抗がん剤は効くかも知れないし、効かないかもしれない、と言われる。

抗がん剤が効くことを奏功するといい、程度を奏効率という。

 

妻の子宮平滑筋肉腫も含め、肉腫は抗がん剤に対して抵抗的であり、治療効果は乏しいとされる。これは子宮平滑筋肉腫を直接標的とした抗がん剤が存在しないことによるものと考えている。

何故に存在しないかというと、子宮平滑筋肉腫をはじめとする肉腫全般が希少癌であり、症例数が極めて少ないためだ。

また、少ないが故に製薬会社が研究に多額の費用を投入することを躊躇するということもあるだろう。投資の回収ができないためだ。

よって、開発費用という意味では政府の援助が絶対的に必要と思われる。

 

ネットで調べると、近年、名古屋大で子宮平滑筋肉腫を直接標的とした研究が行われており、その内容を窺い知ることが出来る。

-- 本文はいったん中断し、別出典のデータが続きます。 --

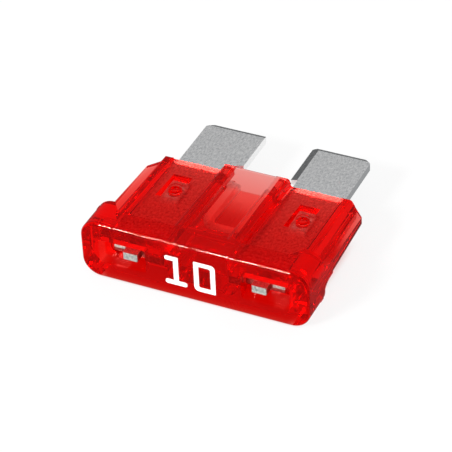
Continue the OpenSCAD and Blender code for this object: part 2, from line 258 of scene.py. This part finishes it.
normal = add_node(tree, "SeparateXYZ", {
    "Vector": add_node(tree, "NewGeometry").outputs["True Normal"],
})
upward = add_node(tree, "Math", {0: normal.outputs["Z"]}, operation="ABSOLUTE")
sheared = add_node(tree, "MapRange", {
    "Value": upward.outputs["Value"], "From Min": CUT_BELOW, "From Max": FACE_ABOVE,
    "To Min": 1.0, "To Max": 0.0,
})
coined = add_node(tree, "MapRange", {
    "Value": upward.outputs["Value"], "From Min": COINED_BELOW, "From Max": LEVEL_ABOVE,
    "To Min": 1.0, "To Max": 0.0,
})
print("coined slopes lean", round(math.degrees(math.acos(LEVEL_ABOVE)), 1), "degrees or more")

# %% [markdown]
# At the tips the die coins a shallow lead-in, and those slopes are painted a darker grey,
# a painted shade. A cutter thins the link, and its middle is painted brighter than the
# plated face, a painted highlight. The first is kept to the blades outside the housing,
# by a step along Y. The second is a soft ball around the middle of the link, which is
# simpler than following its outline and covers hardly anything else.

# %% Painted shade on the coined tips and a painted highlight on the link
BLADES_FROM = 2.6 * MM
BLADES_TO = 2.8 * MM
LINK_HIGHLIGHT_CENTRE = (0.3 * MM, -1.0 * MM, 2.55 * MM)
LINK_HIGHLIGHT_FROM = 2.6 * MM
LINK_HIGHLIGHT_TO = 3.2 * MM

position = add_node(tree, "SeparateXYZ", {"Vector": place})
outside = add_node(tree, "MapRange", {
    "Value": position.outputs["Y"], "From Min": BLADES_FROM, "From Max": BLADES_TO,
})
# Painted shade: the coined slopes of the blades outside the housing are painted a darker grey.
painted_tip_shade = add_node(tree, "Math", {
    0: coined.outputs["Result"], 1: outside.outputs["Result"],
}, operation="MULTIPLY")
painted_shade_colour = add_node(tree, "Mix", {
    "Factor": mottle_range.outputs["Result"], FIRST: linear("7c7e80"), SECOND: linear("b0b2b4"),
}, data_type="RGBA")
# Painted highlight: a soft ball around the middle of the link is painted brighter.
from_link = add_node(tree, "VectorMath", {0: place, 1: LINK_HIGHLIGHT_CENTRE}, operation="DISTANCE")
painted_link_highlight = add_node(tree, "MapRange", {
    "Value": from_link.outputs["Value"], "From Min": LINK_HIGHLIGHT_FROM, "From Max": LINK_HIGHLIGHT_TO,
    "To Min": 1.0, "To Max": 0.0,
})
plate_and_link_highlight = add_node(tree, "Mix", {
    "Factor": painted_link_highlight.outputs["Result"], FIRST: face_colour.outputs[MIXED],
    SECOND: linear("ffffff"),
}, data_type="RGBA")
rolled_with_painted_light = add_node(tree, "Mix", {
    "Factor": painted_tip_shade.outputs["Value"], FIRST: plate_and_link_highlight.outputs[MIXED],
    SECOND: painted_shade_colour.outputs[MIXED],
}, data_type="RGBA")
print("milled middle", round(2 * LINK_HIGHLIGHT_FROM / MM, 1), "mm across")

# %% [markdown]
# Two kinds of cut run along the blades. The outer edges are where the coil of metal was
# slit to width, and the inner edges are punched with a close die. The inner edges are
# painted bright, a painted highlight, and the outer edges dark, a painted shade. Both look
# sideways, and the distance from the middle tells them apart.

# %% Painted shade on the slit outer edges and painted highlight on the inner edges
SLIT_EDGE_X = 7.2 * MM
SLIT_BLEND = 0.3 * MM

outwards = add_node(tree, "Math", {0: position.outputs["X"]}, operation="ABSOLUTE")
slit = add_node(tree, "MapRange", {
    "Value": outwards.outputs["Value"], "From Min": SLIT_EDGE_X - SLIT_BLEND,
    "From Max": SLIT_EDGE_X,
})
# Painted highlight on the inner edges, and painted shade on the slit outer edges.
edge_highlight_and_shade = add_node(tree, "Mix", {
    "Factor": slit.outputs["Result"], FIRST: linear("f4f4f4"), SECOND: linear("8c8e90"),
}, data_type="RGBA")
print("slit edges lie", round(SLIT_EDGE_X / MM, 2), "mm or more from the middle")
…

長期にわたって闘いを強いられている患者にとって一縷の望みをかける励みになりえるものと思う。

参考のためurlを付しておく。

https://www.ncc.go.jp/jp/information/pr_release/2022/0318/index.htm

https://www.med.nagoya-u.ac.jp/medical_J/research/pdf/Pha_230224.pdf

 

さて、子宮平滑筋肉腫の第一次選択となる抗がん剤の奏功率は20%から30%。

はっきりと分からないが、ドキソルビシンと思われる。古い薬ではあるが、これが一番効果が出やすいとのことだ。

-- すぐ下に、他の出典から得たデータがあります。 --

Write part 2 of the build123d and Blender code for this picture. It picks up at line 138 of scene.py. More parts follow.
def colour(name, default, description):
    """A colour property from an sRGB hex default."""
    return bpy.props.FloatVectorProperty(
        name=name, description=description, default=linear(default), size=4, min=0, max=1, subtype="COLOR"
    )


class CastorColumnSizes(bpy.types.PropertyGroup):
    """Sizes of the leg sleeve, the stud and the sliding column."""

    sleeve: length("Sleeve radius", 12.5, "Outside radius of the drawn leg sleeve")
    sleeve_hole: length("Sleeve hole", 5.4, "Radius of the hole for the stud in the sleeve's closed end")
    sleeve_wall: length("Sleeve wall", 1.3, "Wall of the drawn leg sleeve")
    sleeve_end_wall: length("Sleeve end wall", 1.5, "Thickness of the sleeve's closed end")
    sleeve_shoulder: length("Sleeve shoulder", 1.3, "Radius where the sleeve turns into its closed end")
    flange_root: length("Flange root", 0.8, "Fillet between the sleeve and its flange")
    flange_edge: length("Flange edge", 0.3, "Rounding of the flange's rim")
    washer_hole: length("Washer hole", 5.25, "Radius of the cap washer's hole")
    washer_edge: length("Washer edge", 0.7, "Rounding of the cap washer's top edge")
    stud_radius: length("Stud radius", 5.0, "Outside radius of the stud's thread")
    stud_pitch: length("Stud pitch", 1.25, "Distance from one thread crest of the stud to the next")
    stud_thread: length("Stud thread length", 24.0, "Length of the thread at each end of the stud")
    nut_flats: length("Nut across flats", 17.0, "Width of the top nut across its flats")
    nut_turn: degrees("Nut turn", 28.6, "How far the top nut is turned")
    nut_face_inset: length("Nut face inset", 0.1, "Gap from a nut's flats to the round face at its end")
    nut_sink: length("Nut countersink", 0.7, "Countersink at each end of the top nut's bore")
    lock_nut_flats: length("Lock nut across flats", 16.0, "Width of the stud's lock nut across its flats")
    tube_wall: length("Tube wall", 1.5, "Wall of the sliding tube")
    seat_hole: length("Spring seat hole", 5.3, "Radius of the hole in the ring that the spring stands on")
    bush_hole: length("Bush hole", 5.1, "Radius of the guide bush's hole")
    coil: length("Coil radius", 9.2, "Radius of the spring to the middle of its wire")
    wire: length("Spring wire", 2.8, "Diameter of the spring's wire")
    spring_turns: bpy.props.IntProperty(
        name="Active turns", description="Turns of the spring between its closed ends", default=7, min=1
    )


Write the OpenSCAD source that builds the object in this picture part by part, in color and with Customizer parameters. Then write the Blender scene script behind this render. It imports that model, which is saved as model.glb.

第二次選択以降の抗がん剤は生存期間をわずか2-3か月延長させることが出来るだけ、とあり、薬価も高価。単純に高いわりに効きが悪いといえよう。

 

こうしたことから、毒性の強い抗がん剤が心身に与える影響を勘案し、QOLを重視して、何もしない、という提案がしばしばなされる。(あくまで主観です)

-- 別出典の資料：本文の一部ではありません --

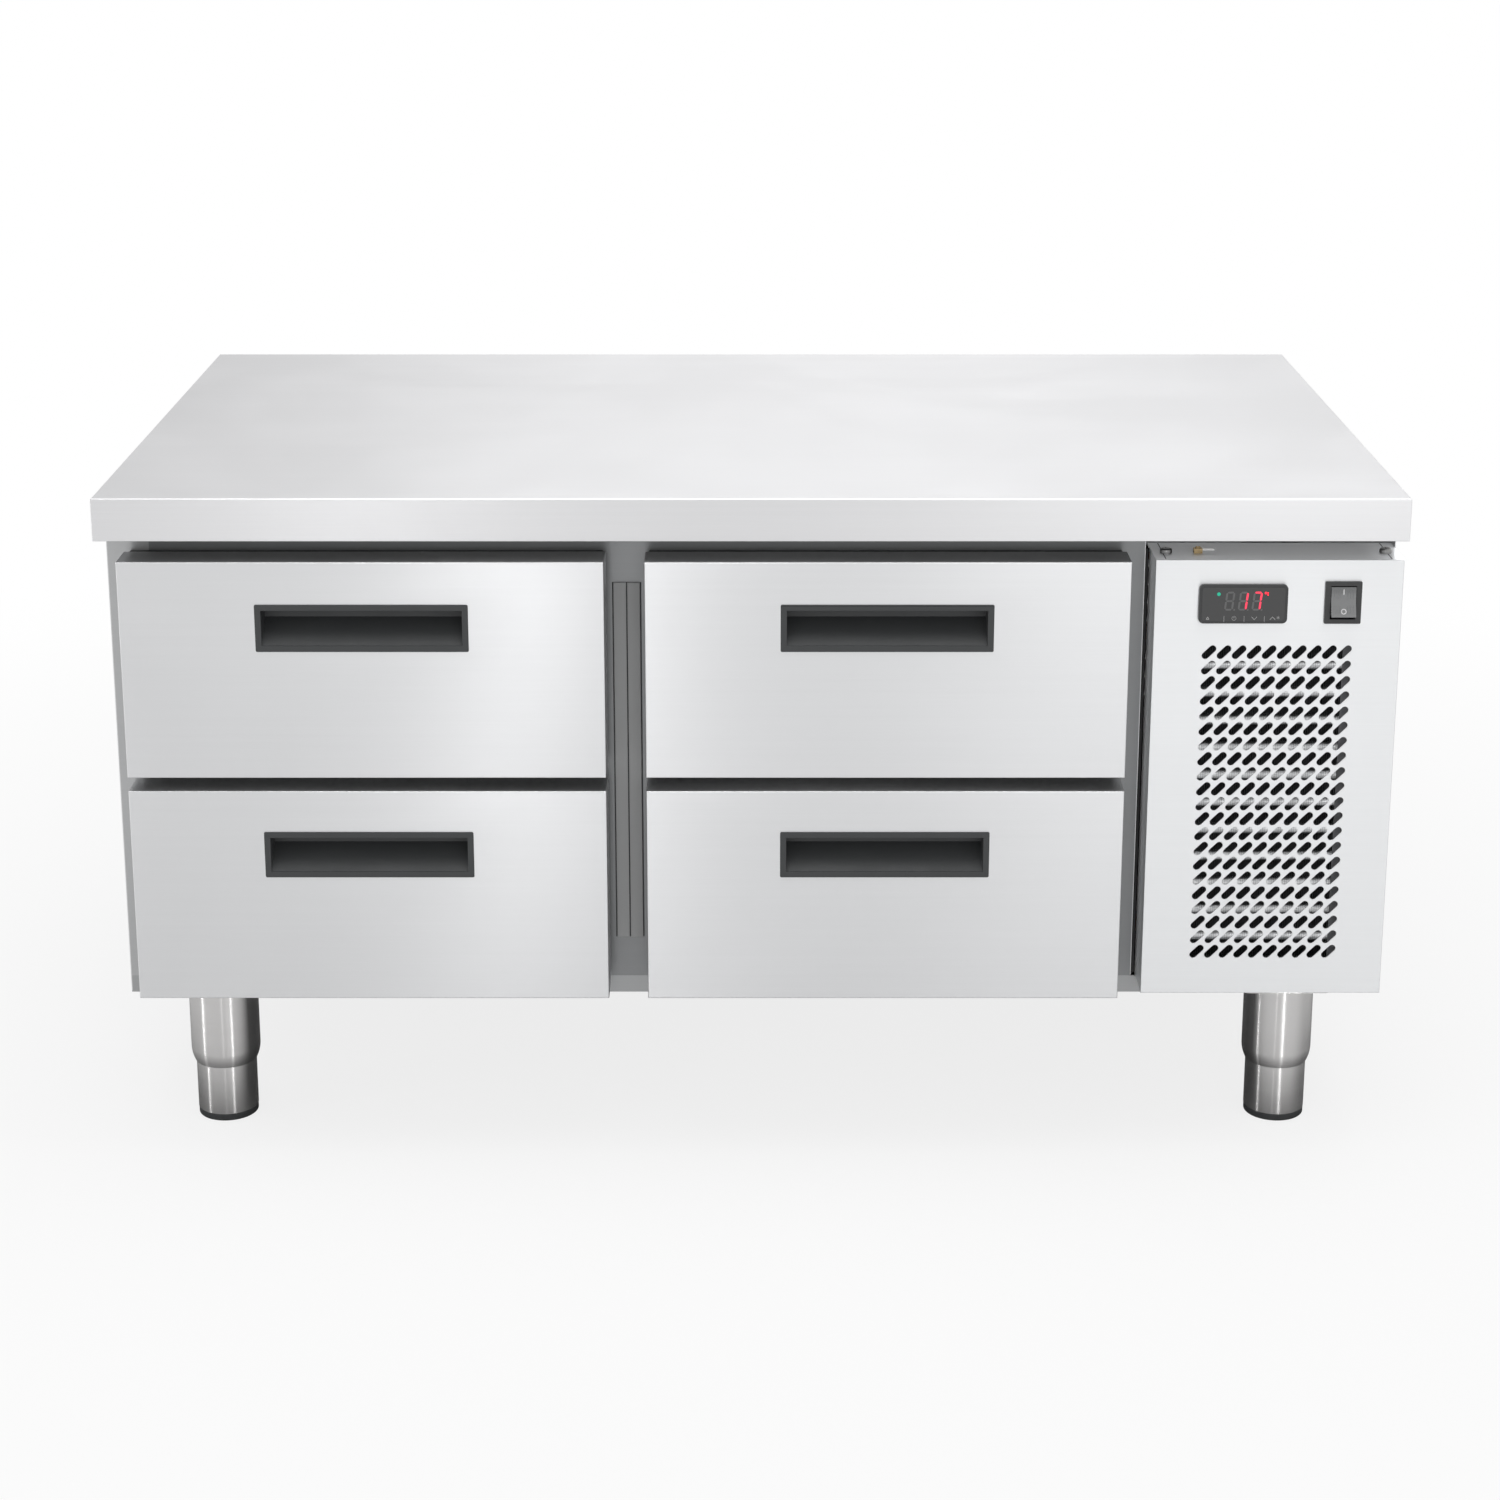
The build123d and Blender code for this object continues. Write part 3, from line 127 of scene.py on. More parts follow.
camera = add_camera()
print("camera at", [round(v, 3) for v in camera.location], "lens", camera.data.lens)

# %% [markdown]
# Building shader networks
#
# Every finish below is a small network of nodes. Writing each link out takes many lines, so
# one helper adds a node, sets its values and joins its inputs in one call. The others stand
# for the few nodes that nearly every finish needs: a sum, a blend, a ramp, a noise, and the
# direction that the surface looks in.

# %% Node helpers
MIX_SOCKETS = {"FLOAT": (2, 3, 0), "VECTOR": (4, 5, 1), "RGBA": (6, 7, 2)}
SMOOTH = "SMOOTHSTEP"
HALF_TURNED = 0.5
RELIEF_DEPTH = 0.2 * MM


def set_inputs(tree, node, inputs):
    """Give each input a value, or the socket that feeds it."""
    for key, value in inputs.items():
        if isinstance(value, bpy.types.NodeSocket):
            tree.links.new(value, node.inputs[key])
        else:
            node.inputs[key].default_value = value


def add_node(tree, kind, inputs=None, **settings):
    """A node with its settings and its inputs."""
    node = tree.nodes.new(kind)
    for name, value in settings.items():
        setattr(node, name, value)
    set_inputs(tree, node, inputs or {})
    return node


def math_node(tree, operation, *values, clamp=False):
    """The result of one sum; each value is a number or a socket."""
    inputs = dict(enumerate(values))
    node = add_node(tree, "ShaderNodeMath", inputs, operation=operation, use_clamp=clamp)
    return node.outputs[0]


def vector_node(tree, operation, inputs, out=0):
    """The result of one sum of vectors."""
    return add_node(tree, "ShaderNodeVectorMath", inputs, operation=operation).outputs[out]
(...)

理論的に間違っていないようにも思えるが、まだ闘えると思っている患者にとって、医師のほうが先に白旗を挙げてしまっているように感じ、不信感を感じてしまうのは止むを得ないことと思う。

 

この低位の奏効率は、統計情報としては間違いなく、客観的に見ても妥当な数字であることは間違いない。

ただ、この奏効率というものは患者から見た場合、シンプルに、やってみてダメだった、いや効いた、というだけの話であり、奏効率は単純に50%になるのであって、端からやらない、という選択にはならない。

よって、心身状態と常に相談しながら、多くの情報を収集して、その時々で薬剤を選択していくことになる。

 

ところで、、

 

医師から完治することはない、QOLを保ちながら可能な限り延命措置を続ける、という説明が良くされるが、まだ元気なうちは「はい、そうですか」と納得する患者や患者の家族はあまりいないのではないかと思う。(あくまで主観です)

抗がん剤を使用し、全身状態を改善し、なんとか局所治療に持ち込む。

つまり手術による病変切除の可能性を信じて治療を続けていくのではないか。(あくまで主観です)

そのため、抗がん剤治療だけではなく、食事や運動といった生活習慣の改善など、やれることに努力することになる。

 

妻の場合、抗がん剤治療は現病院で行って、他の病院での局所治療の可能性を探る、ということをやっていきたい。そのために成長を続ける転移腫瘍を抑え込む必要がある。

出来るなら、保険適用となってきている治療方法、重粒子線、ラジオ波、など全ての治療方法を兼ね備え、設備も充実している病院で診てもらいところだが、無いモノねだりということなんだろう。

でも、多くの患者さんやその家族の方は同じ要望をもっているのではないかと感じる。

(あくまで主観です)

病院には、「やっていないんですよ、その治療」ではなく、やっていないならやれる病院を紹介、または、果敢に取り組むということをやって欲しい。

転院しろとか言わないで、である。

 

それが地域病院にお願いしたいところである。